Friday, January 11, 2008
Here I Am Moe
Over on Rory's blog (Chiron), the subject of expectations in a fight came up, and Rory made some excellent points. I asked a follow-up question, and it's only fair that I offer my thoughts on how to address things from the silat perspective. Rather than clog his blog, I'll do it here.
Silat, as we practice it, is a positional art. Being in the right place at the right time is better, we believe, than having a hard punch and a killer sidekick.
Range varies, and there are all manner of ways to divvy them up. In unarmed combat, these tend to be broken down into four distances -- kicking, punching, elbow, and grappling, from longest to shortest. In armed single combat, there are many more: rifle, pistol, shotgun, spear, sword, knife ...
For us, what is paramount are the same three things most valuable in a small business: Location, location, and --
-- yep, location ...
What this essentially means is that we believe the person who controls the position, (of which distance and timing are an integral part), that person has the advantage. (There is a good study of how people come up with various maps of distance, and what constitutes personal space in the recent pop neurological book, The Body Has a Mind of Its Own, which is worth a read.)
Having the advantage doesn't make you bulletproof, you could still get your ass kicked, but better to have it than not.
So, how do we approach this? Well, a big part involves being proactive instead of reactive.
What the attacker wants to do isn't nearly as important to me as what I want to -- and can -- do.
Somebody jumps out of the bushes behinds you and whacks you on the head with a cricket bat, you're screwed. Total surprise is a big advantage -- more often than not, the first solid hit to connect decides the fight. If you don't see danger coming, it is apt to get you. Baddest fighter who ever lived doesn't shrug off a .308 to the brain.
So part of the strategy involves paying attention. Don't turn your radar off when you are out and about.
Once you have lift-off, once it is obvious somebody is meaning to do you harm, you don't have to wait on him. It isn't necessary for him to throw the first punch. (Or, if he has a gun, fire the first shot. That's only in Roy Rogers and the Lone Ranger's worlds.)
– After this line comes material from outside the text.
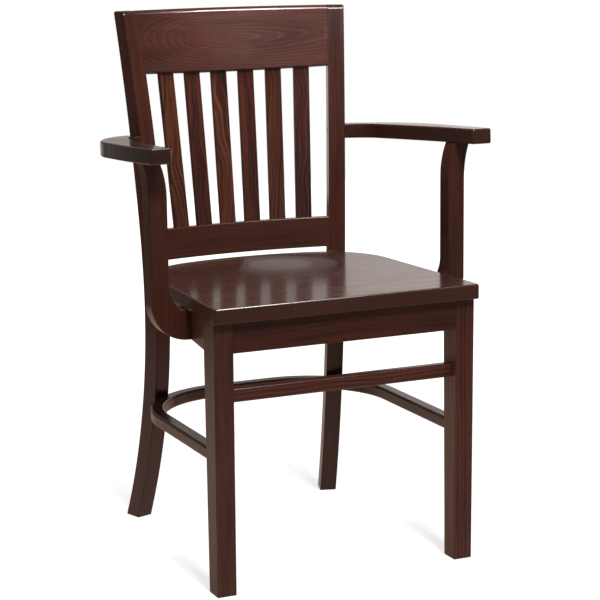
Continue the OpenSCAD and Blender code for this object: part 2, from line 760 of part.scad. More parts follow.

Waiting puts you behind the power curve. Reaction is simply not as good as action.
If the bad guy punches and you block, then he punches again, and you block, and he throws another and you block that one, sooner or later you lose. If you block ninety-nine and he launches a hundred, you eat one. No solace in getting a 99% in that situation.
If you block, then counter, and he blocks and counters, then the match goes on until somebody flubs. One-two, one-two, one-two, one-oops ...
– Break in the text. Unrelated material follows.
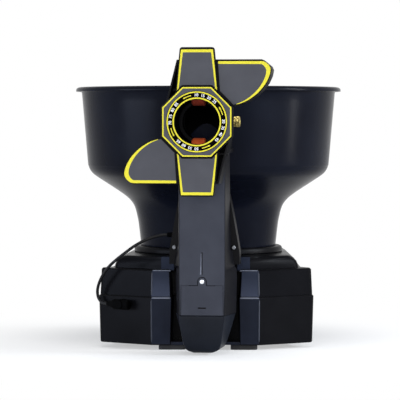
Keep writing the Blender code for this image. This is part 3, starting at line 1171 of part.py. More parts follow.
lead_points = smooth_route(lead_route, Vector((-1, 0, 0)), -face_along, 2)
lead_curve = bpy.data.curves.new("head_lead", "CURVE")
lead_curve.dimensions = "3D"
lead_curve.bevel_depth = LEAD_DIAMETER / 2
lead_curve.bevel_resolution = 2
lead_curve.use_fill_caps = True
lead_spline = lead_curve.splines.new("POLY")
lead_spline.points.add(len(lead_points) - 1)
for slot, point in zip(lead_spline.points, lead_points):
    slot.co = (*point, 1)
lead_curve.materials.append(LEAD_BLACK)
head_lead = bpy.data.objects.new("head_lead", lead_curve)
bpy.context.scene.collection.objects.link(head_lead)
head_lead.parent = assembly

# Mains inlet: a recessed socket with its flange on the rear wall
BACK_Y = BASE_BACK - DRAFT * 0.5


def rear_block(centre_x, half_x, half_z, grow, near, far):
    """A block at the sockets' height in the rear wall, from near to far outwards of the wall."""
    return block((centre_x - half_x - grow, BACK_Y + near, SOCKET_Z - half_z - grow),
                 (centre_x + half_x + grow, BACK_Y + far, SOCKET_Z + half_z + grow))


inlet_body = rear_block(INLET_X, *INLET_HALF, -GAP, -18 * MM, 2 * MM)
inlet = link("power_inlet", inlet_body, INNER_BLACK)
inlet_flange = rear_block(INLET_X, *INLET_HALF, 2.6 * MM, 1.6 * MM, 3.6 * MM)
combine(inlet, inlet_flange, "UNION", "flange")
inlet_well = rear_block(INLET_X, 11.5 * MM, 7.5 * MM, 0, -14 * MM, 8 * MM)
combine(inlet, inlet_well, name="well")
BLADE_STEP = 7 * MM
for k in (-1, 0, 1):
    blade = rear_block(INLET_X + k * BLADE_STEP, 1 * MM, 2 * MM, 0, -15 * MM, -1 * MM)
    combine(inlet, blade, "UNION", "blade")

# Mains switch: a frame in the rear wall and a rocker on a cross axis inside it
frame_body = rear_block(SWITCH_X, *SWITCH_HALF, -GAP, -14 * MM, 2 * MM)
switch_frame = link("switch_frame", frame_body, INNER_BLACK)
frame_flange = rear_block(SWITCH_X, *SWITCH_HALF, 1.6 * MM, 1.6 * MM, 3.4 * MM)
combine(switch_frame, frame_flange, "UNION", "flange")
ROCKER_HALF = 8.4 * MM
ROCKER_HIGH = 5.2 * MM
frame_well = rear_block(SWITCH_X, ROCKER_HALF + 0.5 * MM, ROCKER_HIGH + 0.8 * MM, 0, -10 * MM, 8 * MM)
combine(switch_frame, frame_well, name="well")
rocker_section = [(-4, 0), (-2, 1 * MM - ROCKER_HIGH), (4.6, -ROCKER_HIGH),
                  (3.4, 0), (4.6, ROCKER_HIGH), (-2, ROCKER_HIGH - 1 * MM)]
rocker_outline = [(BACK_Y + y * MM, SOCKET_Z + z) for y, z in rocker_section]
rocker_shape = prism(rocker_outline, SWITCH_X - ROCKER_HALF, SWITCH_X + ROCKER_HALF, "X")
rocker = link("power_switch", rocker_shape, INNER_BLACK)
pivot(rocker, (SWITCH_X, BACK_Y, SOCKET_Z))

# Power supply and control board on bosses in the pan
PAN_FLOOR_Z = FOOT_HEIGHT + WALL
SUPPLY_RIGHT = BASE_BACK_HALF - 8 * MM
supply = block((SUPPLY_RIGHT - 76 * MM, -20 * MM, PAN_FLOOR_Z + GAP),
               (SUPPLY_RIGHT, BASE_BACK - 34 * MM, PAN_FLOOR_Z + 38 * MM))
soften(link("power_supply", supply, MOTOR_STEEL), 1 * MM, 1)
BOARD_MIDDLE = 42 * MM - BASE_BACK_HALF
BOARD_HALF = (36 * MM, 60 * MM)
BOARD_Z = PAN_FLOOR_Z + 6 * MM
BOARD_THICK = 1.6 * MM
POST_R = 3 * MM
board_shape = block((BOARD_MIDDLE - BOARD_HALF[0], -BOARD_HALF[1], BOARD_Z),
                    (BOARD_MIDDLE + BOARD_HALF[0], BOARD_HALF[1], BOARD_Z + BOARD_THICK))
board = link("control_board", board_shape, BOARD_GREEN)
for x in (5 * MM - BOARD_HALF[0], BOARD_HALF[0] - 5 * MM):
    for y in (6 * MM - BOARD_HALF[1], BOARD_HALF[1] - 6 * MM):
        post = rod(POST_R, PAN_FLOOR_Z + GAP, BOARD_Z + BOARD_THICK / 2, 8, centre=(BOARD_MIDDLE + x, y, 0))
        combine(board, post, "UNION", "post")

# Parts on the board, each as its place across and along, its two half widths and its height
BOARD_PARTS = ((-18, -30, 9, 12, 14), (8, 10, 14, 10, 5), (-16, 34, 7, 7, 18))
for x, y, half_x, half_y, tall in BOARD_PARTS:
    component = block((BOARD_MIDDLE + (x - half_x) * MM, (y - half_y) * MM, BOARD_Z + 1 * MM),
                      (BOARD_MIDDLE + (x + half_x) * MM, (y + half_y) * MM, BOARD_Z + (1 + tall) * MM))
    combine(board, component, "UNION", "component")

# The column and all that it carries stand turned about the sweep axis, as the last sweep left them
SWEPT = ("sector_gear", "column_", "pan_pin", "ball_tube", "jam_hatch", "hatch_screw", "shell_screw",
         "tilt_", "thumb_screw", "swivel_flange", "wheel_", "barrel", "bezel", "dial_ring", "cover_",
         "wing_")
swept = bpy.data.objects.new("swept_assembly", None)
bpy.context.scene.collection.objects.link(swept)
swept.parent = assembly
swept.location = PAN_AXIS
swept.rotation_euler.z = REST_SWEEP
for piece in list(assembly.children):
    if piece.name.startswith(SWEPT):
        piece.parent = swept
        piece.location -= Vector(PAN_AXIS)
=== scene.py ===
import json
import math

import bmesh
import bpy
import numpy as np
from mathutils import Matrix, Vector


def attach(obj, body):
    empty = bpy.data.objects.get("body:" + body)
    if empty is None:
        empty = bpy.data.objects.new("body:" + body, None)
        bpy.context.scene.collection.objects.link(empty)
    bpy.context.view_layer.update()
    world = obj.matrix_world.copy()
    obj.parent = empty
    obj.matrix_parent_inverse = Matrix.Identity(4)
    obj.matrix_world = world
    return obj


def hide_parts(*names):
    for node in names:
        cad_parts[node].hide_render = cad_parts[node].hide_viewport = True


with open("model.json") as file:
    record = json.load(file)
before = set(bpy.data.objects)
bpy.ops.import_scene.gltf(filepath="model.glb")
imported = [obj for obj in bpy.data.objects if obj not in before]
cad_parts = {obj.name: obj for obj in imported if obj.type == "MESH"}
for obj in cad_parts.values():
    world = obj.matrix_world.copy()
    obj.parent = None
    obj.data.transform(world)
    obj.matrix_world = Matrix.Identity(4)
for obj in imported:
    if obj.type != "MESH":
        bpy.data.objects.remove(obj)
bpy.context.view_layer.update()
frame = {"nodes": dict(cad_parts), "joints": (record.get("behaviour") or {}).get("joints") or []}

# Base pan and feet
# The pan is the base's lower half, injection-moulded in black ABS with two strips up its front, on which a
# faint navy sheen is painted. The feet are four pads of black rubber stuck under it.
NODES = frame["nodes"]
JOINTS = {joint["name"]: joint for joint in frame["joints"]}
MM = 0.001
# How far the hopper's axis, about which the feed turns, stands behind the origin
HOPPER_Y = JOINTS["feed_spin"]["pos_m"][1]
# How far before that axis the strips with the painted sheen begin
STRIPS_OUT = 128 * MM
# Edges sharper than this many degrees are rounded, and points closer than the gap are welded
SHARP_ANGLE, WELD_GAP = 38, 0.002 * MM
# Where most values of a noise lie, and of a patchy noise and a fine one added up
NOISE_SPAN, SUM_SPAN = (0.3, 0.7), (0.6, 1.4)
# A front of other colours: the normal's share along its direction where it starts and is full, the width of
# its edge, its patches in mm, and the height's share in its colour
FACING_SPAN, PAINT_EDGE, PAINT_PATCH, FADE_SHARE = (0.9, 0.97), 0.2 * MM, 30, 0.85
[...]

Bad idea. Don't go there. It's a mug's game.
So, part of what we try is to change both the timing and our thinking. Blocking is a last resort; better to think hit, using the same motion. Cut the line, block the attack as you generate your own attack. Catch up -- and forge ahead. It's not about pure speed, it is about timing. In muscial terms, you want to be playing a triplet to his single note, or sixteenth-notes to his quarters.
Whatever an attacker's game is, better you don't play it -- play your own, and make him do it your way, if you can.
Of course, how do this isn't necessarily easy, but it is pretty simple. If, for every attack he throws, you offer him three, you take away his initiative and force him to react to you. If, as he is roaring in to smack you, you get to a position of balance first, better for you.
No, you can't go into a dust-up thinking, "Okay, he's gonna throw a right and a left, so I'll block this way, then that, and then step in and give him an elbow for lunch." Pre-planned specifics aren't going to work unless the bad guy follows your script, and chances are, he won't. But stealing his time and upsetting his position and making him react to what you are doing isn't a bad general idea. Exactly how to do it, you won't know until you get there.
This is why we drill our tools, so that when the opening comes, we'll have something to put forth.
And yeah, shit happens, and you are going to have to deal with things not going according to plan, but the more you depend on basic principles and not specifics, the more wiggle room you have.